Germany had little difficulty in responding to the labor market shocks unleashed this spring by the coronavirus. Thousands of German companies, compared with just a trickle before the pandemic, applied to the government to take part in the program, which now offers families with dependents about 67 percent of their former salary and other short-time workers a little more than 60 percent. Since the pandemic began, Germany has fine-tuned the program to offer more benefits and make sure more companies qualify.” “The European model, where you have free markets but with a huge state framework … you can definitely say this crisis shows the benefits of that approach,” Hackenbroich said. “Kurzarbeit is a specifically German concept that’s been very successful.”

Unfortunately, the words “huge state framework” are anathema in this country, and both parties have spent the last 40 years pushing an ideology that says government is the problem, not the solution.
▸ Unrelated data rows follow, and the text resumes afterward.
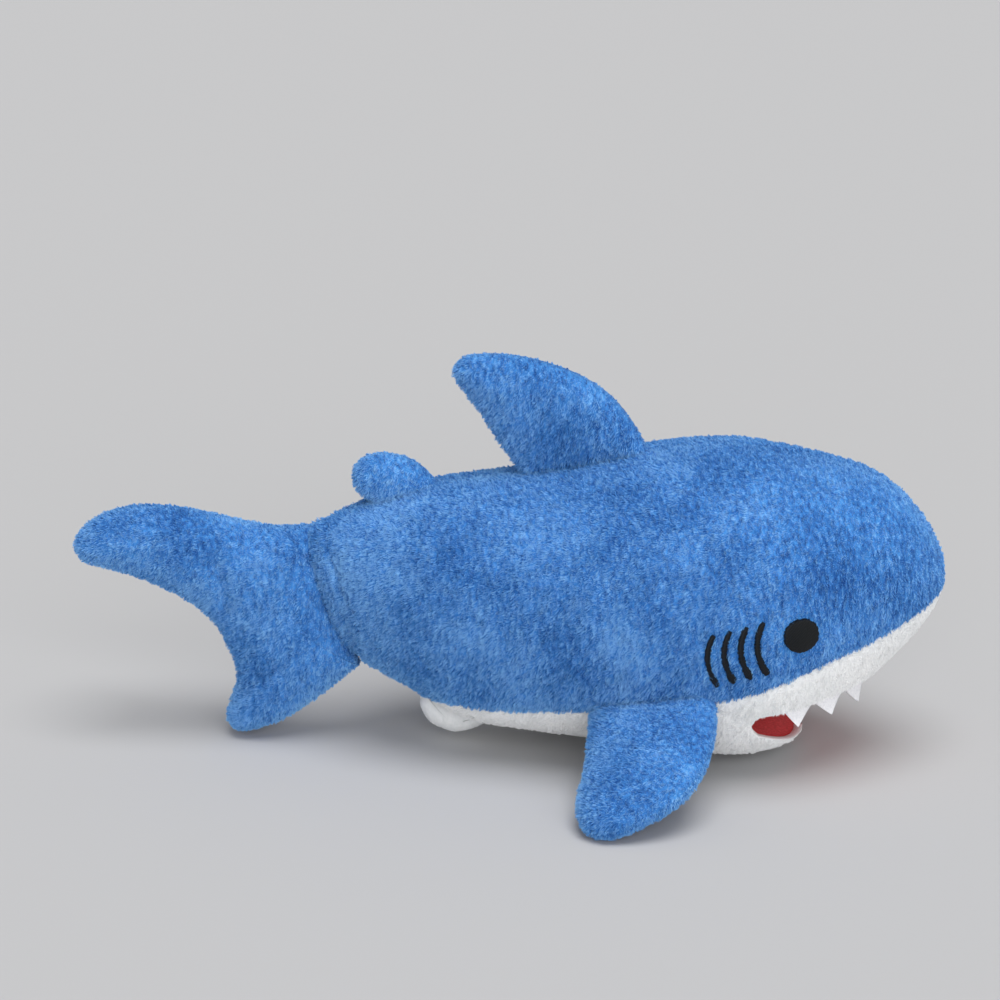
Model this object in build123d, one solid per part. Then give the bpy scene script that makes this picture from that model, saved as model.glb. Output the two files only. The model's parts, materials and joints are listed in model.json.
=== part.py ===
from build123d import *
import os
from math import cos, radians, sin, tan

# A stuffed plush shark, in millimetres. +X points to the nose, +Y to the shark's left, +Z up.
# The origin is the middle of the toy's footprint, on the surface that it rests on.
# Places along the trunk are given as distances behind the nose tip.

# ---- overall sizes ----
toy_length = 302.5
trunk_length = 222.0
trunk_height = 112.4
trunk_width = 99.6

# ---- cloth, thread and fit ----
fabric = 1.6  # short pile plush with its knitted backing
lining = 1.0  # smooth knit inside the mouth
felt = 1.2
stitch = 0.8  # how far the embroidery stands proud of the cloth
joint_gap = 0.3  # cloth to cloth where two bodies meet at a seam
skin_gap = 0.5  # a fin's root above the skin that it is sewn to

# ---- trunk sections, as percent of length behind the nose, then of height, height and width:
# middle of the section, half height, half width ----
trunk_sections = [
    (0.0, 59.0, 3.0, 3.0),
    (2.2, 59.5, 13.5, 12.5),
    (5.5, 60.0, 22.0, 20.5),
    (9.0, 59.5, 29.5, 27.5),
    (14.5, 56.5, 37.0, 36.0),
    (20.5, 51.5, 44.5, 44.0),
    (30.5, 49.7, 50.3, 50.0),
    (45.0, 50.0, 48.0, 48.0),
    (61.5, 48.5, 42.5, 42.0),
    (76.5, 47.5, 38.0, 35.0),
    (85.5, 49.0, 30.5, 24.0),
    (93.5, 49.5, 24.5, 12.5),
    (100.0, 49.5, 19.0, 7.0),
]

# ---- side seam between the back and the belly: behind the nose, height ----
side_seam = [(195, 18), (174, 21), (143, 21.5), (117, 26), (76, 33.5), (61, 37.5), (46, 44),
             (28, 48.5), (13, 54), (-4, 62)]

# ---- mouth, seen from the side ----
mouth_back = 65.2
mouth_corner_low = 20.0
mouth_corner_high = 25.0
palate_rise = 8.0  # degrees up towards the nose
floor_drop = 26.5  # degrees down towards the chin
snout_seam_top = (87.0, 40.5)
jaw_hinge = (62.0, 10.0)
jaw_root_radius = 8.8

# ---- teeth: cut from felt and caught in the upper lip seam ----
tooth_height = 6.5
teeth_corners = (4.0, 21.0, 34.0, 39.8)  # across from the middle line, to both sides
lip_tuck = 1.6

# ---- embroidered face ----
eye_place = (49.5, 58.4)
eye_diameter = 12.4
eye_facing = 0.18  # how far the eye is turned to the front
gill_count = 4
gill_first = (80.6, 50.5)
gill_pitch = 5.5
gill_rise = 1.6
gill_width = 2.0
gill_top = (1.9, 8.7)
gill_bottom = (3.3, -9.2)

# ---- fins: outlines in the plane of the fin, along the base and out from it ----
dorsal_base = (147.0, 102.3)
dorsal_outline = [(-8.5, 22), (-14.5, 36), (-10.5, 41.6), (-3, 42.4), (14, 37.8), (28, 30), (38.5, 18)]
dorsal_heart = (13, 17)
dorsal_thickness = 15.0

rear_dorsal_base = (197.0, 174.0)
rear_dorsal_outline = [(-3.6, 8), (-1.6, 14.5), (5.5, 17), (14.5, 13.8), (21.5, 6.5)]
rear_dorsal_heart = (9, 7.5)
rear_dorsal_thickness = 11.0

anal_base = (182.0, 156.0)
anal_outline = [(1.5, 3.5), (7, 8.5), (14.5, 10), (21.5, 7), (25.5, 2.8)]
anal_heart = (14, 6)
anal_thickness = 6.0

pectoral_base = (120.0, 76.5)
pectoral_heights = (23.9, 33.3)
pectoral_tip_drop = 22.7  # degrees below level, across the body
pectoral_outline = [(2, 16), (2.2, 40), (8.5, 54), (16, 56.8), (28, 53), (39, 43.5), (45.5, 29), (47, 14)]
pectoral_heart = (23, 26)
pectoral_thickness = 12.0

# ---- tail, in the upright plane: behind the nose, height ----
crease_middle = (210.0, 50.0)
crease_lean = 18.6  # degrees, the top further back
crease_top = 28.5  # from the middle, along the crease
crease_bottom = 24.5
tail_outline = [(241, 79.5), (262, 84), (278, 84.6), (295, 79.5), (302.5, 69), (297.5, 62.6), (279, 57.5),
                (258, 46.5), (246, 24), (249.6, 9), (245, 1.6), (227.5, 6.5)]
tail_heart = (233.0, 52.0)
tail_thickness = 20.0

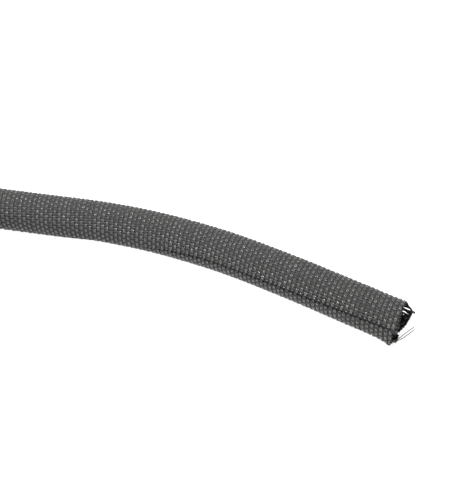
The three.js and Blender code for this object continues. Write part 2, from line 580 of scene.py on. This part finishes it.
@dataclass
class Weft:
    """The crosswise threads: a pair of glossy filaments in each pick, turned round at the edge."""

    cloth: Cloth
    filament: float = 0.40 * MM
    pair_spacing: float = 0.46 * MM
    lift: float = 0.24 * MM
    crown: float = 0.1
    loop_overhang: float = 0.05 * MM
    flat_width: float = 0.86 * MM
    flat_thickness: float = 0.36 * MM
    samples_per_crossing: int = 3
    bend_points: int = 3
    overhang_range: Pair = (0.6, 1.4)
    unevenness: float = 0.05 * MM
    height_unevenness: float = 0.08
    far_cut: float = 0.3 * MM

    def across(self, detail: Detail, number: int) -> Array:
        """Where a pick is sampled across the strip.

        Args:
            detail: how finely this stretch is made.
            number: the pick's number from the mouth.

        Returns:
            The distances across, closer together where the thread shows.
        """
        cloth = self.cloth
        shown = cloth.tube.lap_start if number > cloth.mouth_picks else cloth.tube.girth
        crossings = round(shown / cloth.end_pitch)
        if detail is Detail.CLOSE:
            fine = np.arange(crossings * self.samples_per_crossing) / self.samples_per_crossing
        else:
            fine = np.concatenate([[0], np.arange(crossings) + 0.5])
        plain = np.arange(crossings, cloth.ends) + 0.5
        return np.concatenate([fine, plain, [cloth.ends]]) * cloth.end_pitch

    def height(self, across: Array, number: int) -> Array:
        """How far a pick rises and dips as it crosses the warp, more on the outside."""
        crossing = across / self.cloth.end_pitch - 0.5
        return self.lift * (np.cos(math.pi * (crossing + number)) + self.crown)

    def build(self, stretch: Stretch, material: Material) -> Object:
        """Weave the picks of one stretch.

        Args:
            stretch: which part of the length, and how finely.
            material: the filaments' finish.

        Returns:
            The finished piece.
        """
        threads = Threads(stretch.name)
        for number in self.cloth.picks(stretch.start, stretch.end):
            rng = np.random.default_rng(PICK_SEED + number)
            if stretch.detail is Detail.CLOSE:
                self._pair(threads, number, rng)
            else:
                self._flat(threads, number, rng)
        return threads.build(material)

    def _whole(self, along: Array, across: Array) -> Array:
        """Which samples of a pick lie on the cloth, between its two cut ends."""
        inside = (along > self.cloth.cut(across)) & (along < self.cloth.route.length - self.far_cut)
        return inside & ~self.cloth.bare(along, across)

    def _flat(self, threads: Threads, number: int, rng: np.random.Generator) -> None:
        """Add a pick as one flat thread.

        Args:
            threads: the mesh to add it to.
            number: the pick's number from the mouth.
            rng: this pick's own unevenness.
        """
        cloth = self.cloth
        across = self.across(Detail.FAR, number)
        across[0] = -self.loop_overhang
        along = number * cloth.pick_pitch + cloth.lean(across) + rng.normal(0, self.unevenness)
        height = self.height(across, number)
        for run in runs(self._whole(along, across)):
            points, outward = cloth.surface.place(along[run], across[run], height[run])
            threads.add(points, outward, self.flat_width, self.flat_thickness, rng.random())

    def _pair(self, threads: Threads, number: int, rng: np.random.Generator) -> None:
        """Add a pick as two filaments, joined round the outer flap's edge where both reach it.

        Args:
            threads: the mesh to add it to.
            number: the pick's number from the mouth.
            rng: this pick's own unevenness.
        """
        cloth = self.cloth
        across = self.across(Detail.CLOSE, number)
        middle = number * cloth.pick_pitch + cloth.lean(across) + rng.normal(0, self.unevenness)
        middle = middle + rng.normal(0, self.unevenness / 2, len(across))
        uneven = rng.normal(0, self.height_unevenness, len(across))
        height = self.height(across, number) * (1 + uneven)
        half = self.pair_spacing / 2
        shade = rng.random()
        first, second = middle + half, middle - half
        if self._whole(first, across).all() and self._whole(second, across).all():
            bend = np.linspace(math.pi / 2, -math.pi / 2, self.bend_points + 2)[1:-1]
            tip_along = middle[0] + half * np.sin(bend)
            tip_across = -self.loop_overhang * np.cos(bend) * rng.uniform(*self.overhang_range)
            along = np.concatenate([first[::-1], tip_along, second])
            places = np.concatenate([across[::-1], tip_across, across])
            lift = np.concatenate([height[::-1], np.full(len(bend), height[0]), height])
            points, outward = cloth.surface.place(along, places, lift)
            threads.add(points, outward, self.filament, self.filament, shade)
            return
        for along in (first, second):
            for run in runs(self._whole(along, across)):
                points, outward = cloth.surface.place(along[run], across[run], height[run])
                threads.add(points, outward, self.filament, self.filament, shade)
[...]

In parts of Europe, it is much better understood that government is a vital institution that we use to implement collective solutions to collective problems, rather than some useless parasitic entity that just dips into your paycheck for no good reason. 
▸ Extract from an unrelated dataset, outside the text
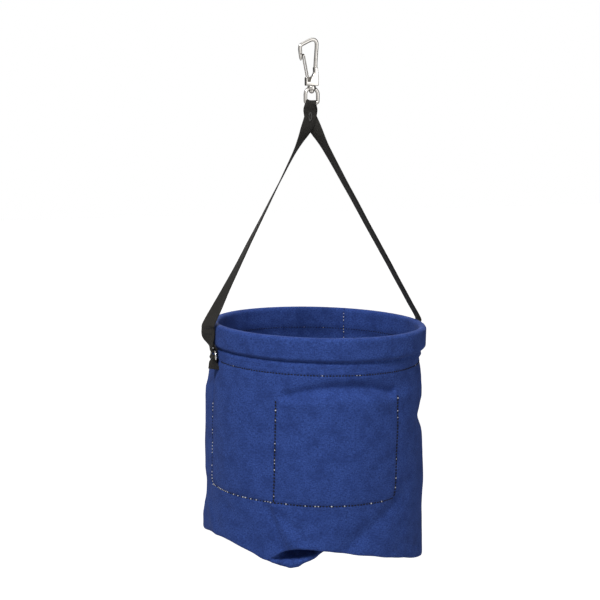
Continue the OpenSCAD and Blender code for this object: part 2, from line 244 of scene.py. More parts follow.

It didn’t have to be this way. That is important to emphasize. The United States makes the choice not to have much of a social safety net or have an effective central government apparatus. The charge to “drown the government in the bathtub” is led by the Wall Street Journal editorial board, and then they have the audacity to point to all the economic misery around them during a disaster—misery that would be much less bad if they hadn’t spent so long trying to drown the government in the bathtub! We are only faced with the horrible choice “stay locked down and suffer or open up and have the virus wreak havoc” because there is an implicit premise: no choice must involve questioning the foundations of laissez-faire capitalism. If we were a sensible country, what we would instead be asking is: How do we stay locked down as long as public health experts think is necessary, while mitigating the economic consequences? If mitigating those consequences would require massive ongoing handouts, or a nationalized health insurance system, or would eat into corporate profits, it becomes unthinkable and cannot be discussed. 

Now, I don’t mean to say that all of the economic misery can be mitigated. The economic downturn crosses borders—even Sweden, whose “laissez faire” approach to the coronavirus has been praised by conservatives (and resulted in thousands of unnecessary deaths) is not feeling much of an economic benefit. A pandemic is inevitably going to disrupt and reduce much ordinary economic activity, but it’s perfectly possibly to imagine a world in which we consume less for a time yet do not suffer nearly so much actual distress, because we have a society that is organized to take care of people when emergencies come, rather than a Social Darwinist world in which corporate profits and shareholder value are protected at all costs.

There is a fundamental lie that is being told, and we have to break free of it. The lie is that unless ordinary business activity resumes immediately, there is simply no way to avoid colossal suffering. This is true only on the (incorrect) free market dogma that “price” and “value” are the same thing, i.e., that if you reduce consumer spending you inherently reduce consumer welfare. But look at the things the Wall Street Journal cites as problems: They say that people’s mental health will deteriorate under lockdown, that they will have drug problems. This is true, but what they want us to do is assume there is no way to fix this other than buying more consumer goods. You can see that this is a very dangerous time for free market ideology actually, because if it did turn out that it was possible to consume less and have one’s welfare be taken care of, if certain sectors of the economy were deemed “non-essential,” meaning we could live without them, it would suggest that perhaps we can, in fact, live differently. Thus there is a very strong interest in telling us all to “Move along, back to work, nothing to see here,” even if it is against the wisdom of public health experts, because the people who own the country do not want you to find out that we do, in fact, have enough money to take care of everyone.